On Stormont reform the manifesto committed to ending designations, replacing the Petition of Concern with weighted majority voting, changing the rules for nominating First and deputy First Ministers, and capping political donations. Long has restated the proposals consistently through 2025 and 2026. She has warned that "2026 must be the last year dysfunctional government is allowed to continue." The DUP has rejected the proposals as "a dangerous step towards majority rule by the back door." The reform requires the consent of the parties whose vetoes it would remove. The DUP will not consent to losing the unionist veto. Sinn Féin has not endorsed a system that would remove the nationalist veto either. Westminster has shown no willingness to intervene and override the parties' positions. Stormont has been down for nearly 40 percent of the post Good Friday Agreement era. The system is demonstrably dysfunctional. The parties that benefit from the dysfunction will not consent to its reform. The party that would reform it cannot compel them. The structural deadlock is complete.

On Westminster the single Alliance MP sits on the Northern Ireland Affairs Select Committee. In April 2026, Eastwood made multiple speeches in the Commons about the government's appointment of Peter Mandelson, which raised her profile and demonstrated that one MP can command attention when the argument is sharp enough. The leverage remains one MP in a 650 seat parliament. It is not nothing. It is not enough.

On Europe the manifesto positioned Alliance as among the most explicitly pro Windsor Framework parties in Northern Ireland. Alliance argues the Framework protects Northern Ireland's dual market access to both the UK and the EU and should be defended and built upon. Labour's May 2025 EU reset moved partially in the direction Alliance advocated, including movement toward Erasmus re entry and veterinary agreements. This is the one policy area where Alliance's position has demonstrably influenced the direction of government thinking.

On welfare the manifesto opposed the two child benefit cap. Labour scrapped the cap at the November 2025 Budget. The headline welfare ask has been delivered by the UK Government rather than through Alliance advocacy.

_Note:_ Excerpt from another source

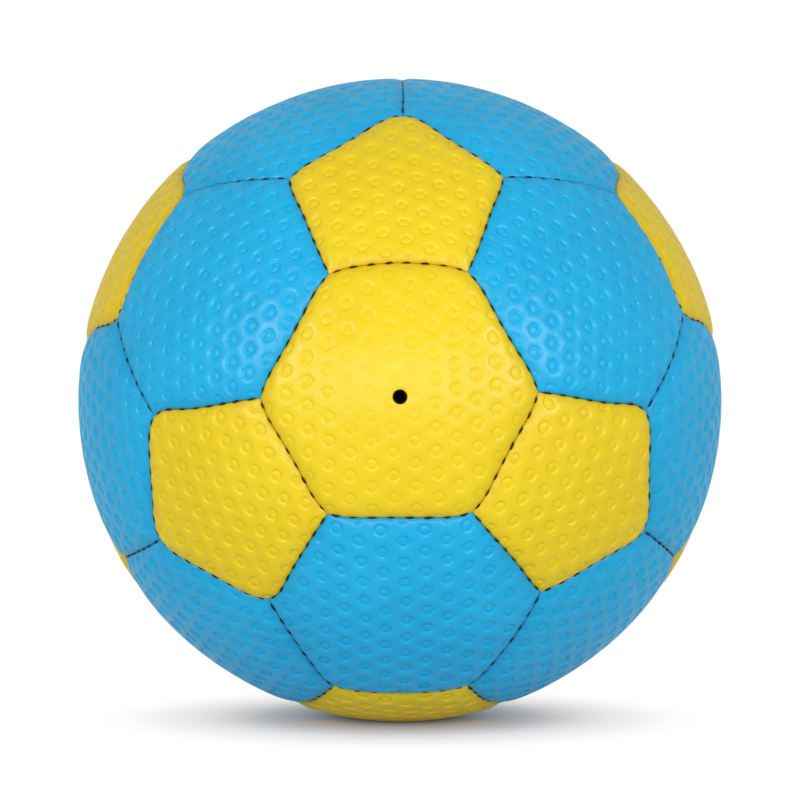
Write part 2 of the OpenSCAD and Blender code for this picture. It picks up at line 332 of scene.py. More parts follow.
def outer_face(panel, centres, pitch, hole):
    """Places and triangles of the outer face, with its outline and its hole's edge."""
    outline = border_row(panel, edge_gap, edge_points)
    rims = [circle(hole_r + step, hole_points, k % 2 / 2) for k, step in enumerate(hole_steps)]
    rows = np.concatenate([border_row(panel, gap, edge_points) for gap in border_gaps])
    clear = nearest_distance(rows, centres) > ring_r + 0.15 * mm
    rows = rows[clear | (seam_distances(panel, rows)[0] < seam_band)]
    circles = [circle(r * mm, count, k % 2 / 2) for k, (r, count) in enumerate(ring_circles)]
    between = [circle(pitch / math.sqrt(3), 6), circle(pitch / 2, 6, 0.5)]
    pattern = np.concatenate(circles + between)
    inside = (centres[:, None, :] + pattern[None, :, :]).reshape(-1, 2)
    inside = inside[seam_distances(panel, inside)[0] > seam_band]
    if hole:
        inside = inside[from_middle(inside) > hole_r + 1.1 * mm]
    given = [outline, *(rims if hole else []), rows, inside]
    places, faces, moved = join(np.concatenate(given))
    outline_ids = [moved[k] for k in range(len(outline))]
    hole_ids = [moved[len(outline) + k] for k in range(hole_points)] if hole else []
    if hole:
        faces = outside_hole(faces, places, hole_r)
    return places, faces, outline_ids, hole_ids


print("Rows of points along each seam:", 1 + len(border_gaps), "with", edge_points, "in each")


# %% [markdown]
# ## The turned-in rim
#
# A panel isn't a thin skin. Its edge is turned down into the seam and ends where the
# lining ends, so each panel is a closed shallow tray: the outer face, a wall, the foot of
# the rim, the inner wall and the underside of the skin.

# %% Close a sheet into a tray
skin_t = 1.2 * mm
cover_t = 3.55 * mm  # skin, glue and lining together
under_step = 5 * mm  # between the points of the inner face
grid_rows = np.arange(-12, 13)  # enough of them to cover a panel


def square_grid(steps):
    """Places at all pairs of these steps."""
    return np.array([(x, y) for x in steps for y in steps])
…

The next test is the 2027 Assembly election. Alliance won 17 seats in 2022, more than double its 2017 total of eight. The question is whether 17 seats is a plateau or a launchpad. If Alliance grows, it strengthens the argument that the designation system is failing an electorate that increasingly identifies as neither unionist nor nationalist. Polling consistently shows that those describing themselves as "neither" are now the largest single category. Alliance's natural voter base is growing. Converting that into Assembly seats under a system designed around a binary it rejects is the permanent structural challenge.

This is not a party that broke its manifesto. Alliance has delivered the Stormont reform argument consistently, held the Justice Ministry effectively, and won its first ever seat in a historically unionist constituency. The paradox remains. A party holding office because of a dysfunctional system is simultaneously arguing for that system's abolition. Whether that is principled opposition from within or an inherent contradiction the party cannot resolve is the question Alliance has been answering the same way for two decades: argue for reform, hold office under the existing rules, and wait for the electorate to catch up with the argument. The electorate is moving. The institutions are not.